Being part of a family that owns and operates a park comes with its own special set of circumstances and challenges. Working alongside one’s parents, children, siblings, and other relatives can be quite different than navigating the dynamics of a traditional workplace. Three people who are helping to carry the torch of generations before them shared their insights at the Expo’s annual Family Matters EDUSession.
When asked to cite the top blessings and frustrations of working in a family business, Deno Vourderis of Deno’s Wonder Wheel Park in New York said that disagreement within a family can hurt more than it would in a normal job.
“My generation has ideas on how we want to modernize our small park,” he notes as an example. They run into resistance, however, when older family members get scared and cling to how things have always been done. To help cope, Vourderis says that he’s learned the value of patience and incremental change.
As for blessings, he says keeping the Wonder Wheel spinning is the “glue that keeps the family together. At the end of the day, we love each other even when we’re angry with one another. That’s family.”
Lauren Crosby, fourth-generation owner of Indiana’s Holiday World, said that she, her siblings, and their mother faced a difficult situation when her father, Will Koch, died unexpectedly at a young age. The loss of his leadership, Crosby said, left them “in charge of this theme park that we were not ready to take on and run ourselves.” They reached out to a family business counselor to help explore what roles they should assume and larger, more existential issues such as how best to keep Holiday World operating. “They’ve helped us get through conflicts before they blew up and things we should be thinking about for the future, like succession planning,” she says, adding that she highly recommends the value of counseling.

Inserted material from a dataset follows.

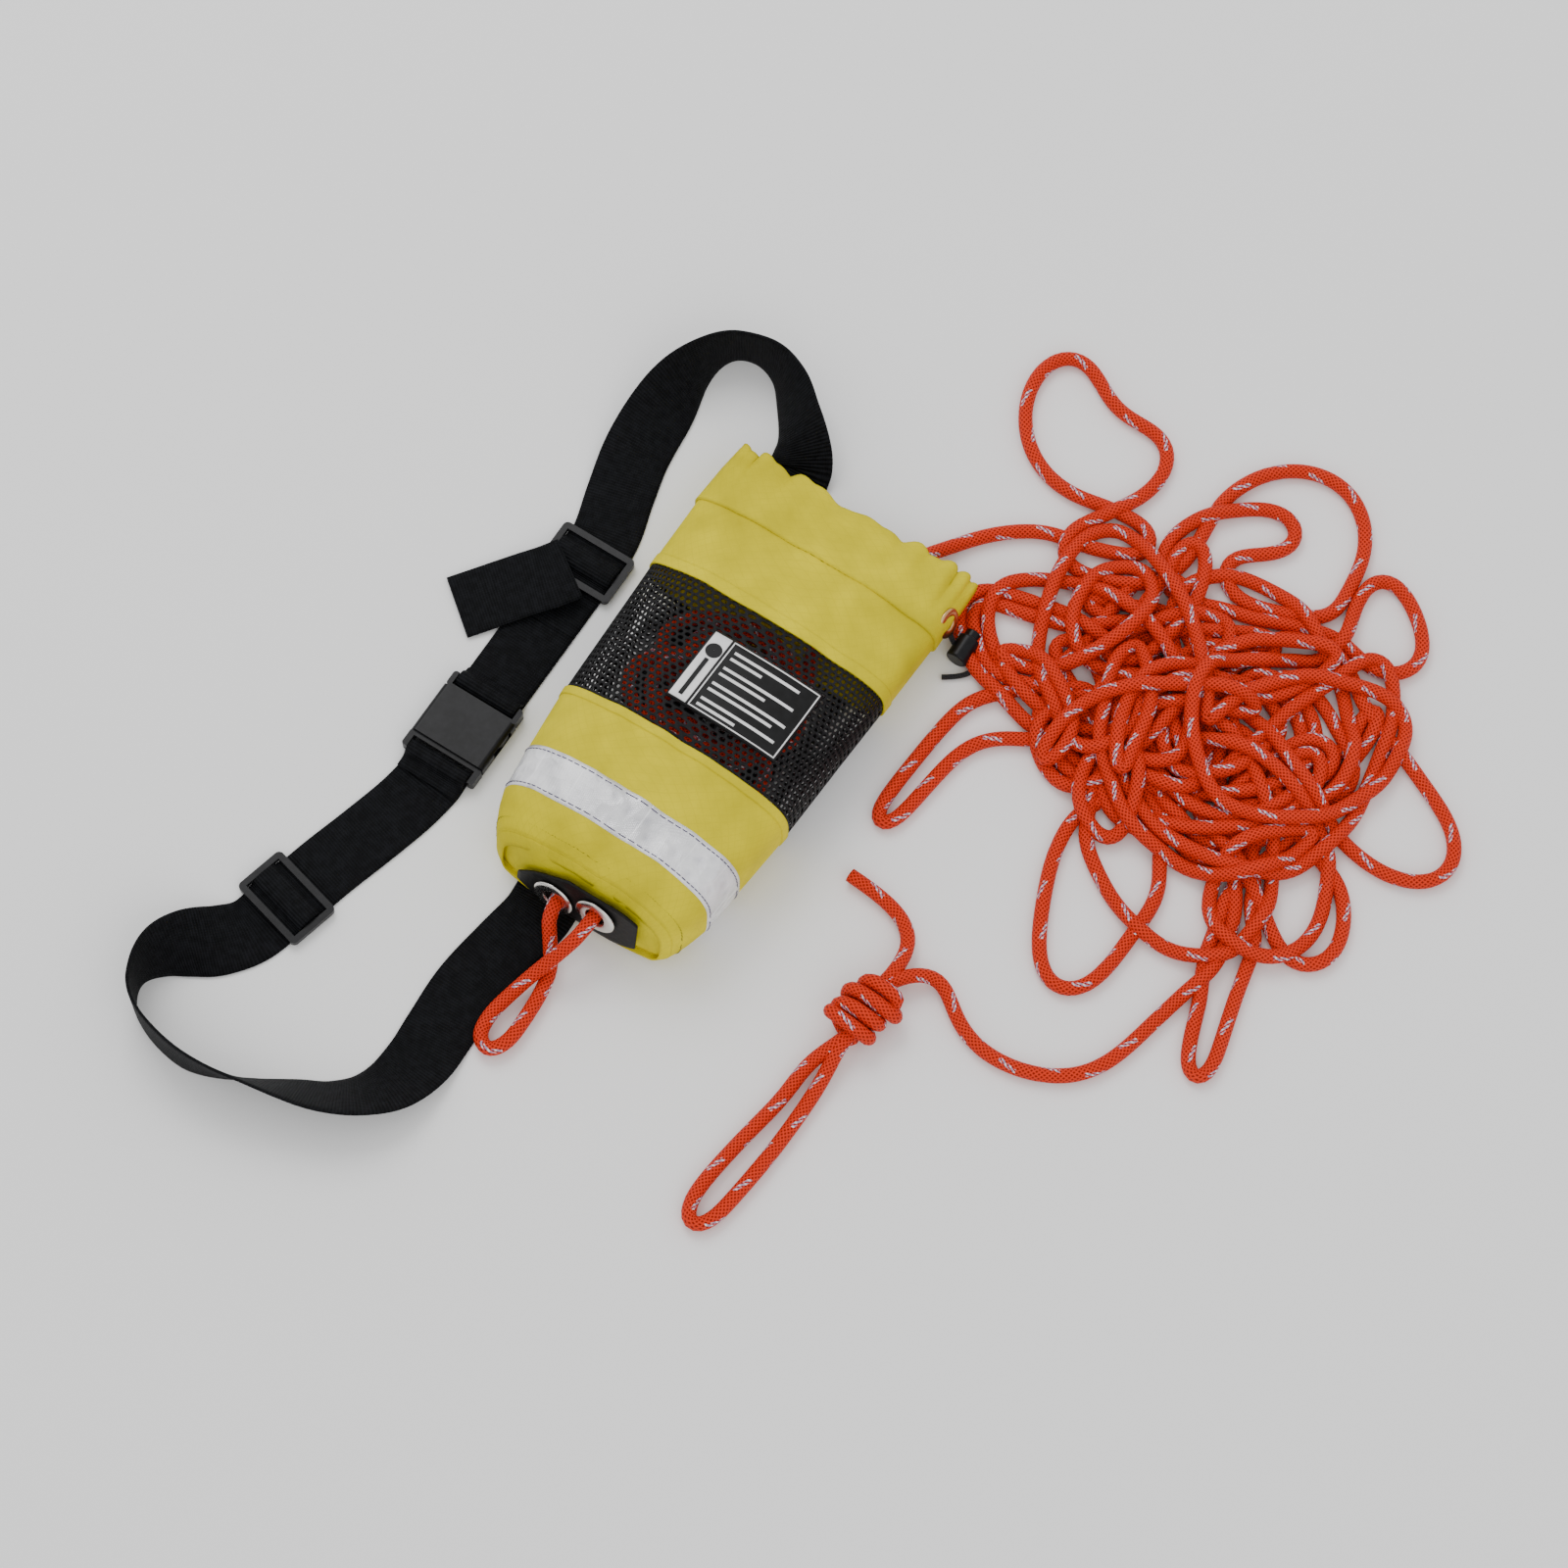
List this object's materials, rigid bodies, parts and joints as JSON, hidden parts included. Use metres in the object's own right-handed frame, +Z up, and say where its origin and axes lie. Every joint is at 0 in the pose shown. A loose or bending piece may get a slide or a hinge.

Jeff Whiting, a fourth-generation member of the family that owns Whiting’s Foods at Santa Cruz Beach Boardwalk in California, also addressed succession. While there hasn’t been any formal hand-off, he said that he feels like the transition is already happening. With his uncle, Ken Whiting, heavily involved with IAAPA as its outgoing chairman of the board, Jeff said that he’s been overseeing the company’s day-to-day operations. It’s great to have the wisdom and oversight of those who preceded him, he noted, but added that he has his own vision.
“Every younger generation wants to be able to take the business to the next level and do better than the previous generation,” says Jeff.